» **What to work on**:
Provide the records once more, identical to the original.

*** Extracted material ***

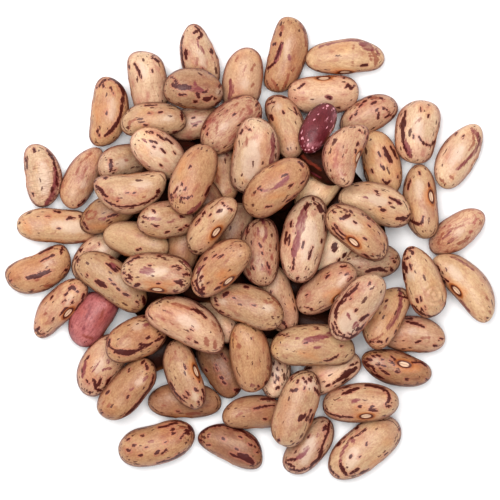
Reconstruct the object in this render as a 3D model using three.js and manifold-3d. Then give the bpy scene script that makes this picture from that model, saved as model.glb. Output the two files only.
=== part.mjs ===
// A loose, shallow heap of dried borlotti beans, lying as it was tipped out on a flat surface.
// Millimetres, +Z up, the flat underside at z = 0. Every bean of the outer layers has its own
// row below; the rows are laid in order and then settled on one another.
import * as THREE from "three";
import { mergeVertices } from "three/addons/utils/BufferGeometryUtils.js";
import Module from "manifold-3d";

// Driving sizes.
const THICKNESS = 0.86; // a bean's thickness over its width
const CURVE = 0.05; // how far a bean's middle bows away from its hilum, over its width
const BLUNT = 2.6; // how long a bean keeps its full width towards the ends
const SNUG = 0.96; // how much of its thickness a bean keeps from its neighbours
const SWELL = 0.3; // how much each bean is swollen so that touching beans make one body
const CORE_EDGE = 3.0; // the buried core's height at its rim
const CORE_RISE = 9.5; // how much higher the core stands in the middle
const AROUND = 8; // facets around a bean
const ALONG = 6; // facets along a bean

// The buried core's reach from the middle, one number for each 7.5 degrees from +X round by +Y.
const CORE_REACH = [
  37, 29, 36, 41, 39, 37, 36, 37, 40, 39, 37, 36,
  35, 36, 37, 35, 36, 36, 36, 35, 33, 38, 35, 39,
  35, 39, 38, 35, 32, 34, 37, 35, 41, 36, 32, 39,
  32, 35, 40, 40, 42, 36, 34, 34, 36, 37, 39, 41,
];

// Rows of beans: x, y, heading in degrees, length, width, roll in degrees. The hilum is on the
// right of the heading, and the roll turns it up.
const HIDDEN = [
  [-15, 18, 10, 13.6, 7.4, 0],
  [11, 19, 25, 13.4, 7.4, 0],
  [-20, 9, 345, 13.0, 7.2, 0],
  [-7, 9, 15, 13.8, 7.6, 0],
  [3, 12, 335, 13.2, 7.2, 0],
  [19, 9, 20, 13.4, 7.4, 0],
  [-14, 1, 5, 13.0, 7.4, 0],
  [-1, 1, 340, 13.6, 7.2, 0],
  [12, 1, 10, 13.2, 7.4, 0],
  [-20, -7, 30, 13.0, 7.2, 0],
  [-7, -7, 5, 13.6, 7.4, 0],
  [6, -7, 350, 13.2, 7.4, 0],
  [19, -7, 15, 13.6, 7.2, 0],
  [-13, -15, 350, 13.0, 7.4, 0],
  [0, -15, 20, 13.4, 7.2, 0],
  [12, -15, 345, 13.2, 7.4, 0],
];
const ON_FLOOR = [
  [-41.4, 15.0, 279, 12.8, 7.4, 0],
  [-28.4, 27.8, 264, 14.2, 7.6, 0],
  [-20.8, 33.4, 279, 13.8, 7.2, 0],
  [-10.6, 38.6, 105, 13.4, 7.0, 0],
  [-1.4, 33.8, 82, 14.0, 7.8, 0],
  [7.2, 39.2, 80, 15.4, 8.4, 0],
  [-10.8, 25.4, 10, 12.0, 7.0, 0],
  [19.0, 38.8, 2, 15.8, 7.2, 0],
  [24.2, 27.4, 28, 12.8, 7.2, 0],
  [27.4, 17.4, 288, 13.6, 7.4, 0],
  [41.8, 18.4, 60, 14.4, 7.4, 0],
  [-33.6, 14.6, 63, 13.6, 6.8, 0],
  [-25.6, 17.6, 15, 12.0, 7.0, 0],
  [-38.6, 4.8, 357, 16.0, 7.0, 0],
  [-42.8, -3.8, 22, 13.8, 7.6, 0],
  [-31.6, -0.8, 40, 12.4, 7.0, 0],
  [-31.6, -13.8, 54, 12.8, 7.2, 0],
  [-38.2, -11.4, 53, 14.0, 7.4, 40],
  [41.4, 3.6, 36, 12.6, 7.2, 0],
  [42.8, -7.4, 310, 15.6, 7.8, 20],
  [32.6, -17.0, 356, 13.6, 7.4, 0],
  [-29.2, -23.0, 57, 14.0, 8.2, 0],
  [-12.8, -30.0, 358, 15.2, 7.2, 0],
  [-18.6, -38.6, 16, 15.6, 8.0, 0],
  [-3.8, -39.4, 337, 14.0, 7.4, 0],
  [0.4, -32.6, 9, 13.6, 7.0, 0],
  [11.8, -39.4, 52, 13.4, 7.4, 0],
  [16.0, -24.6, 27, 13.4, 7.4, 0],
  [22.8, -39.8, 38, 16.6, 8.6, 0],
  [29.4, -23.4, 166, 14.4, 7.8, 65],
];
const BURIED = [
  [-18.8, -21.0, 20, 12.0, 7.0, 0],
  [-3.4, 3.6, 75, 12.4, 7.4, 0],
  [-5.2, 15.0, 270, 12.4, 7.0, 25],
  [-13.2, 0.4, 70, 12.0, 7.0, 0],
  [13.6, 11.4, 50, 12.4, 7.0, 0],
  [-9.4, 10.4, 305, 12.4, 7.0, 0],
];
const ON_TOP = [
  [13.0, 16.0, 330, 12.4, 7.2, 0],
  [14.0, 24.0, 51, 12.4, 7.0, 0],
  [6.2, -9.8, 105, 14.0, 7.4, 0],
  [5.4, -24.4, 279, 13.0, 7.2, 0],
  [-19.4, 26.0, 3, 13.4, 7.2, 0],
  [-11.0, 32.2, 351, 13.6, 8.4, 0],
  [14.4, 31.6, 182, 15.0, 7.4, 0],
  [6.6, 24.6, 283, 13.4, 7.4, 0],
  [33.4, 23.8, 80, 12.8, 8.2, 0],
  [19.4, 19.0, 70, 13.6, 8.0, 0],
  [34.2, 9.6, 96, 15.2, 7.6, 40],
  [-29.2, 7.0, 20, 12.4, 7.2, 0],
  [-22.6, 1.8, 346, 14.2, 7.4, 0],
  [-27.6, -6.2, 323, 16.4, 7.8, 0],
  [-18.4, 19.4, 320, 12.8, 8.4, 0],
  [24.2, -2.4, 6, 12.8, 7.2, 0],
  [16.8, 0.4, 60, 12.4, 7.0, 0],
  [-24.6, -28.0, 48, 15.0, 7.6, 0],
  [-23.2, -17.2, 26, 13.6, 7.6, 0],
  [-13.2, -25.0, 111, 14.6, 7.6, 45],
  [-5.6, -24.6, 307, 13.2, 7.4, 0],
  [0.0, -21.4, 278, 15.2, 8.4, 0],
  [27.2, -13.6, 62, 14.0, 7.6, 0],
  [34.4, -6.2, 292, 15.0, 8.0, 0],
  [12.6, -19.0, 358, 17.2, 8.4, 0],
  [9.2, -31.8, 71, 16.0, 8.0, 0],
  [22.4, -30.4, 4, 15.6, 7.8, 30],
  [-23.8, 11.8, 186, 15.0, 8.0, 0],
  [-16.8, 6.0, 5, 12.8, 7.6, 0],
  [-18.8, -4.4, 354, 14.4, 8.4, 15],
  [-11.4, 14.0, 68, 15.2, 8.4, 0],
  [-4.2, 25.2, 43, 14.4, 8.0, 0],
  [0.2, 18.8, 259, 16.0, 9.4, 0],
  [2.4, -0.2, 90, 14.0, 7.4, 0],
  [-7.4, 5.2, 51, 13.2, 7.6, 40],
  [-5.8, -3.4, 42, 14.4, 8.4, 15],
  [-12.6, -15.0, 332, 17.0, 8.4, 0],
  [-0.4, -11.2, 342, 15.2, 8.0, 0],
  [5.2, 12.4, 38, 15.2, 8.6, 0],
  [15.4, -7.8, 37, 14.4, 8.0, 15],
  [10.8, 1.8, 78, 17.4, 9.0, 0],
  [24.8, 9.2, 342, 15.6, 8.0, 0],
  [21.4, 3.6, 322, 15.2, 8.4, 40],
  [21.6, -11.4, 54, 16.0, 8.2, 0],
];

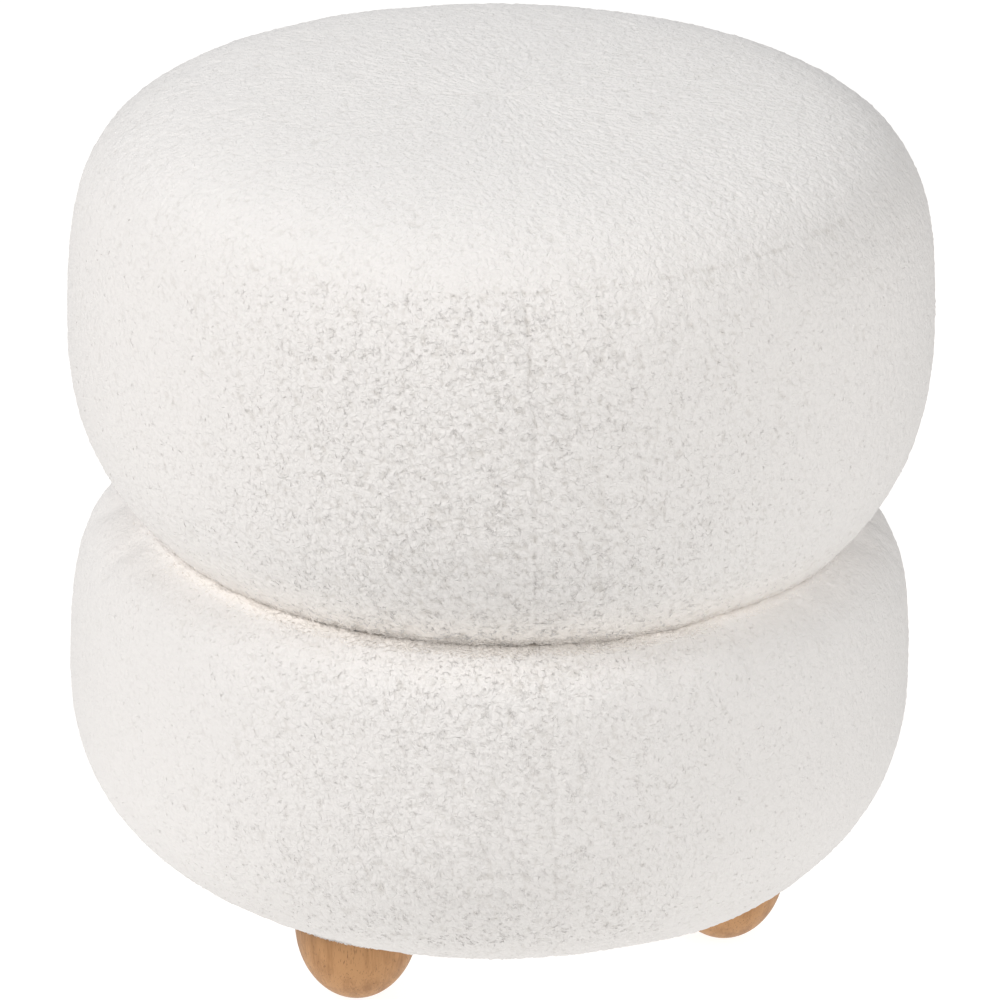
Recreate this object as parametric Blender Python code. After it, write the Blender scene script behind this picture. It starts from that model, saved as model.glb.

***

» **Task response**:
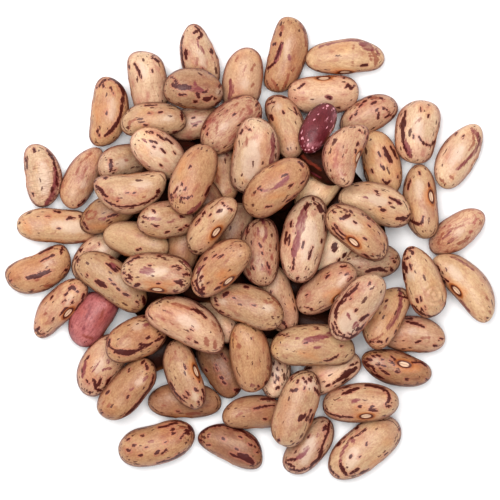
Reconstruct the object in this render as a 3D model using three.js and manifold-3d. Then give the bpy scene script that makes this picture from that model, saved as model.glb. Output the two files only.
=== part.mjs ===
// A loose, shallow heap of dried borlotti beans, lying as it was tipped out on a flat surface.
// Millimetres, +Z up, the flat underside at z = 0. Every bean of the outer layers has its own
// row below; the rows are laid in order and then settled on one another.
import * as THREE from "three";
import { mergeVertices } from "three/addons/utils/BufferGeometryUtils.js";
import Module from "manifold-3d";

// Driving sizes.
const THICKNESS = 0.86; // a bean's thickness over its width
const CURVE = 0.05; // how far a bean's middle bows away from its hilum, over its width
const BLUNT = 2.6; // how long a bean keeps its full width towards the ends
const SNUG = 0.96; // how much of its thickness a bean keeps from its neighbours
const SWELL = 0.3; // how much each bean is swollen so that touching beans make one body
const CORE_EDGE = 3.0; // the buried core's height at its rim
const CORE_RISE = 9.5; // how much higher the core stands in the middle
const AROUND = 8; // facets around a bean
const ALONG = 6; // facets along a bean

// The buried core's reach from the middle, one number for each 7.5 degrees from +X round by +Y.
const CORE_REACH = [
  37, 29, 36, 41, 39, 37, 36, 37, 40, 39, 37, 36,
  35, 36, 37, 35, 36, 36, 36, 35, 33, 38, 35, 39,
  35, 39, 38, 35, 32, 34, 37, 35, 41, 36, 32, 39,
  32, 35, 40, 40, 42, 36, 34, 34, 36, 37, 39, 41,
];

// Rows of beans: x, y, heading in degrees, length, width, roll in degrees. The hilum is on the
// right of the heading, and the roll turns it up.
const HIDDEN = [
  [-15, 18, 10, 13.6, 7.4, 0],
  [11, 19, 25, 13.4, 7.4, 0],
  [-20, 9, 345, 13.0, 7.2, 0],
  [-7, 9, 15, 13.8, 7.6, 0],
  [3, 12, 335, 13.2, 7.2, 0],
  [19, 9, 20, 13.4, 7.4, 0],
  [-14, 1, 5, 13.0, 7.4, 0],
  [-1, 1, 340, 13.6, 7.2, 0],
  [12, 1, 10, 13.2, 7.4, 0],
  [-20, -7, 30, 13.0, 7.2, 0],
  [-7, -7, 5, 13.6, 7.4, 0],
  [6, -7, 350, 13.2, 7.4, 0],
  [19, -7, 15, 13.6, 7.2, 0],
  [-13, -15, 350, 13.0, 7.4, 0],
  [0, -15, 20, 13.4, 7.2, 0],
  [12, -15, 345, 13.2, 7.4, 0],
];
const ON_FLOOR = [
  [-41.4, 15.0, 279, 12.8, 7.4, 0],
  [-28.4, 27.8, 264, 14.2, 7.6, 0],
  [-20.8, 33.4, 279, 13.8, 7.2, 0],
  [-10.6, 38.6, 105, 13.4, 7.0, 0],
  [-1.4, 33.8, 82, 14.0, 7.8, 0],
  [7.2, 39.2, 80, 15.4, 8.4, 0],
  [-10.8, 25.4, 10, 12.0, 7.0, 0],
  [19.0, 38.8, 2, 15.8, 7.2, 0],
  [24.2, 27.4, 28, 12.8, 7.2, 0],
  [27.4, 17.4, 288, 13.6, 7.4, 0],
  [41.8, 18.4, 60, 14.4, 7.4, 0],
  [-33.6, 14.6, 63, 13.6, 6.8, 0],
  [-25.6, 17.6, 15, 12.0, 7.0, 0],
  [-38.6, 4.8, 357, 16.0, 7.0, 0],
  [-42.8, -3.8, 22, 13.8, 7.6, 0],
  [-31.6, -0.8, 40, 12.4, 7.0, 0],
  [-31.6, -13.8, 54, 12.8, 7.2, 0],
  [-38.2, -11.4, 53, 14.0, 7.4, 40],
  [41.4, 3.6, 36, 12.6, 7.2, 0],
  [42.8, -7.4, 310, 15.6, 7.8, 20],
  [32.6, -17.0, 356, 13.6, 7.4, 0],
  [-29.2, -23.0, 57, 14.0, 8.2, 0],
  [-12.8, -30.0, 358, 15.2, 7.2, 0],
  [-18.6, -38.6, 16, 15.6, 8.0, 0],
  [-3.8, -39.4, 337, 14.0, 7.4, 0],
  [0.4, -32.6, 9, 13.6, 7.0, 0],
  [11.8, -39.4, 52, 13.4, 7.4, 0],
  [16.0, -24.6, 27, 13.4, 7.4, 0],
  [22.8, -39.8, 38, 16.6, 8.6, 0],
  [29.4, -23.4, 166, 14.4, 7.8, 65],
];
const BURIED = [
  [-18.8, -21.0, 20, 12.0, 7.0, 0],
  [-3.4, 3.6, 75, 12.4, 7.4, 0],
  [-5.2, 15.0, 270, 12.4, 7.0, 25],
  [-13.2, 0.4, 70, 12.0, 7.0, 0],
  [13.6, 11.4, 50, 12.4, 7.0, 0],
  [-9.4, 10.4, 305, 12.4, 7.0, 0],
];
const ON_TOP = [
  [13.0, 16.0, 330, 12.4, 7.2, 0],
  [14.0, 24.0, 51, 12.4, 7.0, 0],
  [6.2, -9.8, 105, 14.0, 7.4, 0],
  [5.4, -24.4, 279, 13.0, 7.2, 0],
  [-19.4, 26.0, 3, 13.4, 7.2, 0],
  [-11.0, 32.2, 351, 13.6, 8.4, 0],
  [14.4, 31.6, 182, 15.0, 7.4, 0],
  [6.6, 24.6, 283, 13.4, 7.4, 0],
  [33.4, 23.8, 80, 12.8, 8.2, 0],
  [19.4, 19.0, 70, 13.6, 8.0, 0],
  [34.2, 9.6, 96, 15.2, 7.6, 40],
  [-29.2, 7.0, 20, 12.4, 7.2, 0],
  [-22.6, 1.8, 346, 14.2, 7.4, 0],
  [-27.6, -6.2, 323, 16.4, 7.8, 0],
  [-18.4, 19.4, 320, 12.8, 8.4, 0],
  [24.2, -2.4, 6, 12.8, 7.2, 0],
  [16.8, 0.4, 60, 12.4, 7.0, 0],
  [-24.6, -28.0, 48, 15.0, 7.6, 0],
  [-23.2, -17.2, 26, 13.6, 7.6, 0],
  [-13.2, -25.0, 111, 14.6, 7.6, 45],
  [-5.6, -24.6, 307, 13.2, 7.4, 0],
  [0.0, -21.4, 278, 15.2, 8.4, 0],
  [27.2, -13.6, 62, 14.0, 7.6, 0],
  [34.4, -6.2, 292, 15.0, 8.0, 0],
  [12.6, -19.0, 358, 17.2, 8.4, 0],
  [9.2, -31.8, 71, 16.0, 8.0, 0],
  [22.4, -30.4, 4, 15.6, 7.8, 30],
  [-23.8, 11.8, 186, 15.0, 8.0, 0],
  [-16.8, 6.0, 5, 12.8, 7.6, 0],
  [-18.8, -4.4, 354, 14.4, 8.4, 15],
  [-11.4, 14.0, 68, 15.2, 8.4, 0],
  [-4.2, 25.2, 43, 14.4, 8.0, 0],
  [0.2, 18.8, 259, 16.0, 9.4, 0],
  [2.4, -0.2, 90, 14.0, 7.4, 0],
  [-7.4, 5.2, 51, 13.2, 7.6, 40],
  [-5.8, -3.4, 42, 14.4, 8.4, 15],
  [-12.6, -15.0, 332, 17.0, 8.4, 0],
  [-0.4, -11.2, 342, 15.2, 8.0, 0],
  [5.2, 12.4, 38, 15.2, 8.6, 0],
  [15.4, -7.8, 37, 14.4, 8.0, 15],
  [10.8, 1.8, 78, 17.4, 9.0, 0],
  [24.8, 9.2, 342, 15.6, 8.0, 0],
  [21.4, 3.6, 322, 15.2, 8.4, 40],
  [21.6, -11.4, 54, 16.0, 8.2, 0],
];

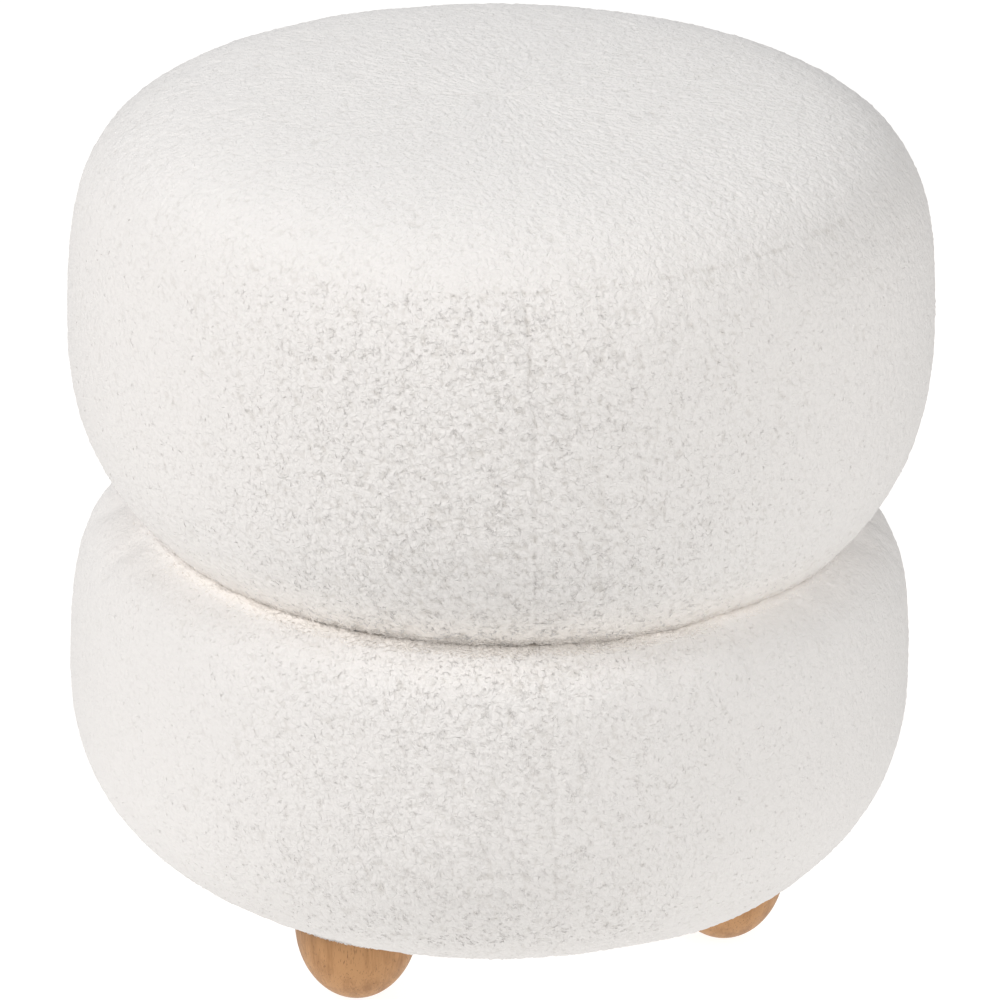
Recreate this object as parametric Blender Python code. After it, write the Blender scene script behind this picture. It starts from that model, saved as model.glb.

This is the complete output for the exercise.